=== What is required ===
Set down exactly, please, each line from the one containing "points = [vertex.co" through the one containing "mortar's outer face", both lines included, and no other line.

=== Information provided ===

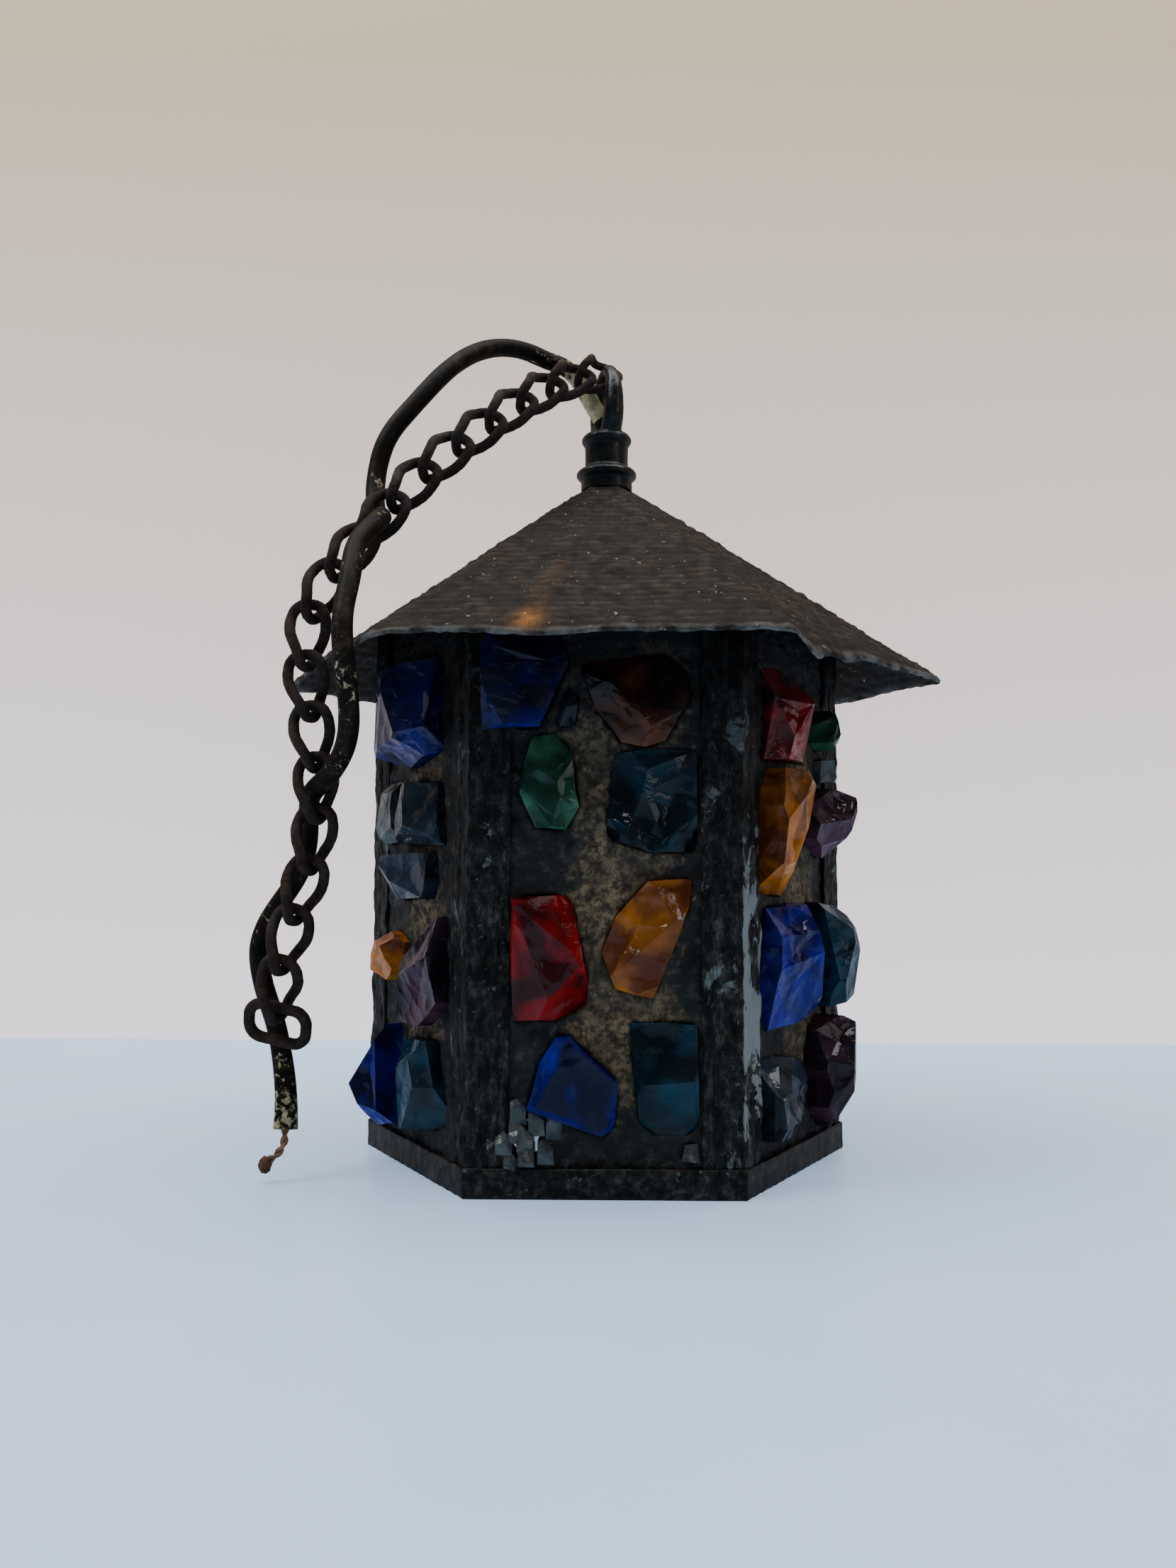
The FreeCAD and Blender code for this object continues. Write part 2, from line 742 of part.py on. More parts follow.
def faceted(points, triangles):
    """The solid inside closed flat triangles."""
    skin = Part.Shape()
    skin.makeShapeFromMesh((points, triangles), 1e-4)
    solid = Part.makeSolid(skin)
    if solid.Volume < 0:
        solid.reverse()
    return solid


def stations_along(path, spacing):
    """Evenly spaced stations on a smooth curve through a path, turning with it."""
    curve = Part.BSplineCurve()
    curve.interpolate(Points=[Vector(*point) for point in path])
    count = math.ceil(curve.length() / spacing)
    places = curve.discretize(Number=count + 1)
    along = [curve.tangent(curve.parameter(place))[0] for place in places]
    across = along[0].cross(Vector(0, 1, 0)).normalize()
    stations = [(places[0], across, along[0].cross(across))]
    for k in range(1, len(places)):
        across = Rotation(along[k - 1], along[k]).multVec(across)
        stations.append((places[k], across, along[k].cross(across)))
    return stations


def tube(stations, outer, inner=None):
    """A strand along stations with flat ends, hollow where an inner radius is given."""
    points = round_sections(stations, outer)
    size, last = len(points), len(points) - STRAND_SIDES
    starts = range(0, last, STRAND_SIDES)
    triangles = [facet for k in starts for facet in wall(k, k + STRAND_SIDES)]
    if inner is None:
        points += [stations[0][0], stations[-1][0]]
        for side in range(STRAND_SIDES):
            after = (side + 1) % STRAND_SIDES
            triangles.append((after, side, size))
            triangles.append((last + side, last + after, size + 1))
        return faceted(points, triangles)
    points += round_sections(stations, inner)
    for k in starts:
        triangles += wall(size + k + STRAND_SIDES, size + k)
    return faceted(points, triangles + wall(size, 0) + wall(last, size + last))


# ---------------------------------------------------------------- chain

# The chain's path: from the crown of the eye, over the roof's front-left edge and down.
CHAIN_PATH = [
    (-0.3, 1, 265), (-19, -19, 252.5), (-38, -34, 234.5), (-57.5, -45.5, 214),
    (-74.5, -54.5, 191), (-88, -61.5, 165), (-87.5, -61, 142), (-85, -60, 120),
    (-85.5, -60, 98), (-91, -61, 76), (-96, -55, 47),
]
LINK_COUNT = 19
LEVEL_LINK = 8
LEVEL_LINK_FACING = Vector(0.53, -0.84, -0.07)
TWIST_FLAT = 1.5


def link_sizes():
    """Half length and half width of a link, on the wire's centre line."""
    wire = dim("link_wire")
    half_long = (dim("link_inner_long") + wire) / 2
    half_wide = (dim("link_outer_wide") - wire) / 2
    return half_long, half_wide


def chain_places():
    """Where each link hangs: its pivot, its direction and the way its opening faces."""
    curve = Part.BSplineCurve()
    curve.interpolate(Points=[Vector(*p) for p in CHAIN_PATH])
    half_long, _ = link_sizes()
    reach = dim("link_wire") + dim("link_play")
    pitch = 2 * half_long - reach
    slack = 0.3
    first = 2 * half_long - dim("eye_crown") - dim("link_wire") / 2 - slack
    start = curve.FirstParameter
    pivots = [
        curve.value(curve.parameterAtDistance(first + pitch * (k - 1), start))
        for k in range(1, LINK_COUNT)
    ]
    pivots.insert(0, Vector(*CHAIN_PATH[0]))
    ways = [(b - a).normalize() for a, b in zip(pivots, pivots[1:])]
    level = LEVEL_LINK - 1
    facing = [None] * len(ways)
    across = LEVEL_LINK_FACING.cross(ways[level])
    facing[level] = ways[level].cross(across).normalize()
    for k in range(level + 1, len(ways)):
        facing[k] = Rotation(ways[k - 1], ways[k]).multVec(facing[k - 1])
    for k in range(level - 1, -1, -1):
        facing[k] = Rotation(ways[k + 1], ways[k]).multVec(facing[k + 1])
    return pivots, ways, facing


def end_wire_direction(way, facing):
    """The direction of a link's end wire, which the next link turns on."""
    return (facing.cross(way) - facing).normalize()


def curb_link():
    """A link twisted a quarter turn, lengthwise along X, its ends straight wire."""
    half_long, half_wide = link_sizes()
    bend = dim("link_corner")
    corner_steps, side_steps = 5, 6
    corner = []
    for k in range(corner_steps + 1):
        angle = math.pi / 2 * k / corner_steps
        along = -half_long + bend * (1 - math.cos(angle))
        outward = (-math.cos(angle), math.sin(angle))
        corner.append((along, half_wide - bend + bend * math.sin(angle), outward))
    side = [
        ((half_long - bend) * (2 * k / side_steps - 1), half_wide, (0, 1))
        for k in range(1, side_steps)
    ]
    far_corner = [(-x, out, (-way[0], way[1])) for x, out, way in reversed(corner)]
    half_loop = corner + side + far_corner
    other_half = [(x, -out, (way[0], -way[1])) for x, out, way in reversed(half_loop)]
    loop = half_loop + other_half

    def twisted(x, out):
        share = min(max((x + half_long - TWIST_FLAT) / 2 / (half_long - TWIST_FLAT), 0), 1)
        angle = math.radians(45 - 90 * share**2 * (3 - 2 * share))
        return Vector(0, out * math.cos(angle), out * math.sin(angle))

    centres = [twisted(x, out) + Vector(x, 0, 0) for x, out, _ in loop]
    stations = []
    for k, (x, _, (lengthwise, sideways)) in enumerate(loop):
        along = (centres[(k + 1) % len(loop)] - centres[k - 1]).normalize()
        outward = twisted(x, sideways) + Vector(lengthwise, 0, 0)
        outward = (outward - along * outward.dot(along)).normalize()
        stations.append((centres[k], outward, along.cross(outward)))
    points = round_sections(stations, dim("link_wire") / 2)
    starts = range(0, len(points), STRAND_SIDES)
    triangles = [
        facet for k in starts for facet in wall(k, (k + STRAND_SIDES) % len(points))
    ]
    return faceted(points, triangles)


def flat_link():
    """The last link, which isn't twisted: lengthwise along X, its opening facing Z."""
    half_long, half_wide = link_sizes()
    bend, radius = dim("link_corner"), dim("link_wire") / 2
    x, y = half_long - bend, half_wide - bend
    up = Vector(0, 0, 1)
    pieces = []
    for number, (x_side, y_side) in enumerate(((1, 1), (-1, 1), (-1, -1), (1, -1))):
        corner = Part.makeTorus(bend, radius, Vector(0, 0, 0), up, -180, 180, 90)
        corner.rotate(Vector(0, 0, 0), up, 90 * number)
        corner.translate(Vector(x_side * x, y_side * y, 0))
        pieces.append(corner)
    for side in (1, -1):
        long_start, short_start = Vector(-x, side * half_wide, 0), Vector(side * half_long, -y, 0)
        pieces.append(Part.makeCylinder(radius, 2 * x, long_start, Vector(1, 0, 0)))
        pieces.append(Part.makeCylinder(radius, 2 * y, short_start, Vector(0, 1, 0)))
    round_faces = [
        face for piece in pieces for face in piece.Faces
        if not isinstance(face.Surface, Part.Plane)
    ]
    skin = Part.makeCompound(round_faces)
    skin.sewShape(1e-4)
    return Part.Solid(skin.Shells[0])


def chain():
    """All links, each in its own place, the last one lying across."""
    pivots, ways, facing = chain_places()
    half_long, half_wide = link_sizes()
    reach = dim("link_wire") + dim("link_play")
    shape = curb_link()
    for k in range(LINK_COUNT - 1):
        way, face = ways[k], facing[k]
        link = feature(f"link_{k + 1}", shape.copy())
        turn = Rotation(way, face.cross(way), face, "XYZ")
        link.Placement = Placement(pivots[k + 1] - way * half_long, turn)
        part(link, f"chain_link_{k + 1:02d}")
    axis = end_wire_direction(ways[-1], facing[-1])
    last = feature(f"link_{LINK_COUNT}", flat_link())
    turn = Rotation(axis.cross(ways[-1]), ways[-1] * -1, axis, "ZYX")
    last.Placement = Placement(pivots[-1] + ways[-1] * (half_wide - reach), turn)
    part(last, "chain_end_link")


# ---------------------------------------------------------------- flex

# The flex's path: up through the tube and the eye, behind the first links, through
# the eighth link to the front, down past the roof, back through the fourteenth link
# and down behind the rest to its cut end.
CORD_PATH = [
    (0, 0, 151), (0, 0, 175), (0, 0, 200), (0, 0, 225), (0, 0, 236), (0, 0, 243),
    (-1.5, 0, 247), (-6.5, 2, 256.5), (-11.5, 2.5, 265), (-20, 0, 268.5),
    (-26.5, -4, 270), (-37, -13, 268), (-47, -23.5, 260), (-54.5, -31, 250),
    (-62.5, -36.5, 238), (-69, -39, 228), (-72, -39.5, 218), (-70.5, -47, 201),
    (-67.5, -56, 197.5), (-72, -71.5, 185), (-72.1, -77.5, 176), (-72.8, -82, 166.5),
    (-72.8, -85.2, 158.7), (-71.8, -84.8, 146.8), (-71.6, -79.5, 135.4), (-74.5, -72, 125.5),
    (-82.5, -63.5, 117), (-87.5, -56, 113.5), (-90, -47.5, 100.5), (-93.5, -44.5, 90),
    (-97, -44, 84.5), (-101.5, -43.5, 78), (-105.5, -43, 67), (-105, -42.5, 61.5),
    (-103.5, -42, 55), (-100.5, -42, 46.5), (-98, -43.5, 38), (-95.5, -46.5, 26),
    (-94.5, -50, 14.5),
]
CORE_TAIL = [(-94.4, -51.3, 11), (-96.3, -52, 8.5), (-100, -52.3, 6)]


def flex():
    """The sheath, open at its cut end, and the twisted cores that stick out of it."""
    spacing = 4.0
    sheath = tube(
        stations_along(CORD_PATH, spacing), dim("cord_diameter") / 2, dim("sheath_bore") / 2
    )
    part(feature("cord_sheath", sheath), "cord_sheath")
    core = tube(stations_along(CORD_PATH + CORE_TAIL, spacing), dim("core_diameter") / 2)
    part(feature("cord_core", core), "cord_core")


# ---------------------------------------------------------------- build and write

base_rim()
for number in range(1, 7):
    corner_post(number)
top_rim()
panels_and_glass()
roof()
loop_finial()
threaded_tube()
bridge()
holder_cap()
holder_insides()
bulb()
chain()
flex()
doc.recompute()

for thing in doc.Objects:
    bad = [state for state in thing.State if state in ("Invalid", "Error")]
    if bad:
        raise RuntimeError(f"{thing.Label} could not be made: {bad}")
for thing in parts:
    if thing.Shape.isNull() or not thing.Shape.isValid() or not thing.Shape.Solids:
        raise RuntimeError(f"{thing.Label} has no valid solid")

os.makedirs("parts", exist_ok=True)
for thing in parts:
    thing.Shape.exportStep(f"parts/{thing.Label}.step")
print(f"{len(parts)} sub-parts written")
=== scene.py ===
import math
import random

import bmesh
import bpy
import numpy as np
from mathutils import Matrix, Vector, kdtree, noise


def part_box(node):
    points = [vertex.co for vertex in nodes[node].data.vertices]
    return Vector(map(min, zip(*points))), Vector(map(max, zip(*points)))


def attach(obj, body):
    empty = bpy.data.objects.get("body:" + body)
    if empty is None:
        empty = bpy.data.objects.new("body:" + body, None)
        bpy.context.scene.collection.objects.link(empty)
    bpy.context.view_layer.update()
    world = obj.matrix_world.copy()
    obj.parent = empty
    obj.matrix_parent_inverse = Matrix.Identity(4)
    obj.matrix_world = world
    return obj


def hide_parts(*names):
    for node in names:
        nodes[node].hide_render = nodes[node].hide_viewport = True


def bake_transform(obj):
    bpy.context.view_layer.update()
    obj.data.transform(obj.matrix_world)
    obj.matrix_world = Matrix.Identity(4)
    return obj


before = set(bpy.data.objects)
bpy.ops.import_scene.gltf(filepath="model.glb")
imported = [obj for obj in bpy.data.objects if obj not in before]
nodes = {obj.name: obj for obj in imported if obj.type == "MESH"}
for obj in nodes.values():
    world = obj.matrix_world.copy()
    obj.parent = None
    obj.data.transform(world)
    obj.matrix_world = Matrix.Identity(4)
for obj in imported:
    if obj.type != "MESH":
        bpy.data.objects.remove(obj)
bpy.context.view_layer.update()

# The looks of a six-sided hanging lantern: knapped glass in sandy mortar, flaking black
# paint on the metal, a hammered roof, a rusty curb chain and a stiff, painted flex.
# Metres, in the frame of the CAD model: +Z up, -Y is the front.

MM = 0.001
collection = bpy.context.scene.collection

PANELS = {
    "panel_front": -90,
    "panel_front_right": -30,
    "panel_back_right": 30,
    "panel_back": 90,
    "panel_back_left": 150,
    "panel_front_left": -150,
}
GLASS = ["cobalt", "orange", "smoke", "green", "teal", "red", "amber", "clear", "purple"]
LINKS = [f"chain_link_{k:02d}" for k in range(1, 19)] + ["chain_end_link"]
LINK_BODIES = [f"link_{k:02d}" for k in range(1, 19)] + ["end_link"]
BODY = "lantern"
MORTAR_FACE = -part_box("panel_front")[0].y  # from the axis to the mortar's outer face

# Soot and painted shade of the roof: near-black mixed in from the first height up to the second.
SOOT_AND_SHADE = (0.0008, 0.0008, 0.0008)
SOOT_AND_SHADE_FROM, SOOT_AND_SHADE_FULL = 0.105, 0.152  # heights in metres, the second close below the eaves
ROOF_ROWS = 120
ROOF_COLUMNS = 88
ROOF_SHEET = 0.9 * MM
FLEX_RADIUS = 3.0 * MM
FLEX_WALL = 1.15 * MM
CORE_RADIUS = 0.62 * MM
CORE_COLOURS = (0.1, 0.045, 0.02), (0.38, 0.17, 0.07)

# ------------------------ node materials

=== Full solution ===
    points = [vertex.co for vertex in nodes[node].data.vertices]
    return Vector(map(min, zip(*points))), Vector(map(max, zip(*points)))


def attach(obj, body):
    empty = bpy.data.objects.get("body:" + body)
    if empty is None:
        empty = bpy.data.objects.new("body:" + body, None)
        bpy.context.scene.collection.objects.link(empty)
    bpy.context.view_layer.update()
    world = obj.matrix_world.copy()
    obj.parent = empty
    obj.matrix_parent_inverse = Matrix.Identity(4)
    obj.matrix_world = world
    return obj


def hide_parts(*names):
    for node in names:
        nodes[node].hide_render = nodes[node].hide_viewport = True


def bake_transform(obj):
    bpy.context.view_layer.update()
    obj.data.transform(obj.matrix_world)
    obj.matrix_world = Matrix.Identity(4)
    return obj


before = set(bpy.data.objects)
bpy.ops.import_scene.gltf(filepath="model.glb")
imported = [obj for obj in bpy.data.objects if obj not in before]
nodes = {obj.name: obj for obj in imported if obj.type == "MESH"}
for obj in nodes.values():
    world = obj.matrix_world.copy()
    obj.parent = None
    obj.data.transform(world)
    obj.matrix_world = Matrix.Identity(4)
for obj in imported:
    if obj.type != "MESH":
        bpy.data.objects.remove(obj)
bpy.context.view_layer.update()

# The looks of a six-sided hanging lantern: knapped glass in sandy mortar, flaking black
# paint on the metal, a hammered roof, a rusty curb chain and a stiff, painted flex.
# Metres, in the frame of the CAD model: +Z up, -Y is the front.

MM = 0.001
collection = bpy.context.scene.collection

PANELS = {
    "panel_front": -90,
    "panel_front_right": -30,
    "panel_back_right": 30,
    "panel_back": 90,
    "panel_back_left": 150,
    "panel_front_left": -150,
}
GLASS = ["cobalt", "orange", "smoke", "green", "teal", "red", "amber", "clear", "purple"]
LINKS = [f"chain_link_{k:02d}" for k in range(1, 19)] + ["chain_end_link"]
LINK_BODIES = [f"link_{k:02d}" for k in range(1, 19)] + ["end_link"]
BODY = "lantern"
MORTAR_FACE = -part_box("panel_front")[0].y  # from the axis to the mortar's outer face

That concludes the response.